We came in and we sat down and then the other three joined us at the dining room table. And she told us, once we had sat down and introduced ourselves that we should stay in the same places every week because she wanted to learn our names. And from then until this day, we have. We’ve stayed in the same places.

Many other things have changed. Her son has grown up; he was five and is now ten. The dining room table and the couches swapped places and the photos on her cupboard were changed, updated as life went on. And from our group of five, we grew to six. The exercise books which were so pristine when we started are now falling apart, bursting with the words of wisdom she has imparted to us. There are words filling the pages, lists at the back, questions every week. And if the walls of flat number 30 could talk, boy would they have a story to tell.

Flat number 30. Where we went to learn, to be inspired. Where we laughed and smiled and frowned. Where we struggled through some passages and flew through others. Where we presented her with a list of questions so that we wouldn’t have to look at the text. Where she joked with us and we joked back. Flat number 30.

Flat number 30, with its cream carpets and couches, its white walls and its ugly lights. Flat number 30, where I went every single week for almost five years. But I never saw any more of it, nothing except the dining room where we sat. Like its owner, the flat seemed elusive, mysterious, beautiful. Something I wanted to proudly announce I knew, but something I knew and still know very little of.

Of course I know more now. More about her. More about that woman in the knee length skirt and brightly coloured top that opened the door to us on that day, that cold evening in September, all those years ago. Now we smile whenever we see each other and my smile lingers on my lips long after she is gone. She is a very special person, an inspiration, a role model, although she doesn’t see herself as one. “The greatest people,” she once told us, “are those who are so connected to the world around them, that they seem normal.” “Just like you,” I thought. “Just like you.”
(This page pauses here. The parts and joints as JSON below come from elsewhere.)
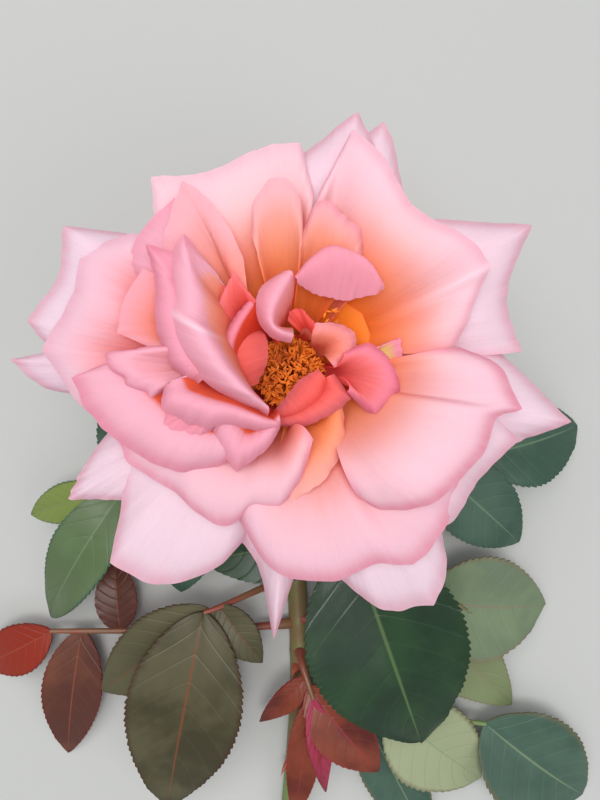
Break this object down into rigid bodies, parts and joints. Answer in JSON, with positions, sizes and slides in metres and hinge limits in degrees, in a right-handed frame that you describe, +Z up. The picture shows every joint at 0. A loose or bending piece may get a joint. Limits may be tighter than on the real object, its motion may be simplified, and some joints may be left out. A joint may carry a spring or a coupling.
{
  "type": "cut rose shoot with one open bloom",
  "caption": "Cut flowering rose shoot: one open pink bloom facing up on a bent neck, over a prickly stem lying on its side with green, bronze and red leaves.",
  "frame": {"origin": "on the floor, under the middle of the whole shoot's box", "axes": "+Z up, the way the bloom faces; -Y along the lying stem to its cut; +X to the right with the bloom at the top"},
  "size_m": [0.2016, 0.236, 0.0826],
  "materials": {
    "petal": "soft matt petal, pink with a peach and orange foot",
    "stamen": "powdery orange brown anthers",
    "calyx": "matt green",
    "stem": "smooth green bark, reddish on top",
    "green_leaf": "semi-gloss dark green leaf",
    "pale_leaf": "satin grey green leaf",
    "bronze_leaf": "semi-gloss bronze olive leaf",
    "red_leaf": "glossy young red leaf"
  },
  "bodies": {
    "root": {"bloom": "petal", "stamens": "stamen", "calyx": "calyx", "neck": "stem", "stem": "stem", "leaf_right_upper": "green_leaf", "leaf_left_upper": "green_leaf", "leaf_front": "green_leaf", "leaf_right_pale": "pale_leaf", "leaf_bronze": "bronze_leaf", "leaf_red_bronze": "red_leaf", "leaf_young_red": "red_leaf", "leaf_right_lower": "green_leaf"}
  },
  "joints": []
}
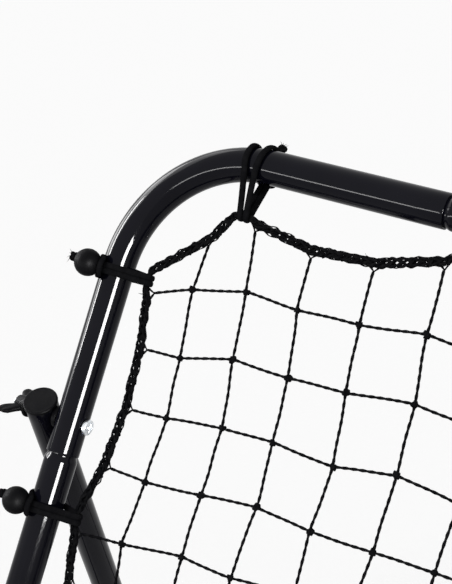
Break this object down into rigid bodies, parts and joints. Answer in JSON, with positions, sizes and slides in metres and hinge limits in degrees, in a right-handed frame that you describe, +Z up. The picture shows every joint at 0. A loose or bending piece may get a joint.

Flat number 30. Where I met her and where I spent some of the happiest, most inspirational and truthful hours of my life. Where I began to discover myself and the world around me. Where I learnt more than I could ever wish to know. Flat number 30. Not just a place, not just a flat. But a house, a home, which reminds me of loving people and warm memories; short, winter nights and long summer evenings. Flat number 30.

Flat number 30. Now replaced with house number 6. House number 6, where we still sit in the same places, but where she knows our names. House number 6, where she has a family. House number 6, which I have seen so much of in the past few months, where we have already laughed and frowned and joked. Where we have already flown and struggled. Where we have already learnt and been inspired.

And I walked past flat number 30 recently, and I looked up at the light of the window and I remember its previous owner, its previous life. But, I suppose, this is a new chapter. A new chapter with characters who are the same but who have moved on.

Once flat number 30. Now, house number 6.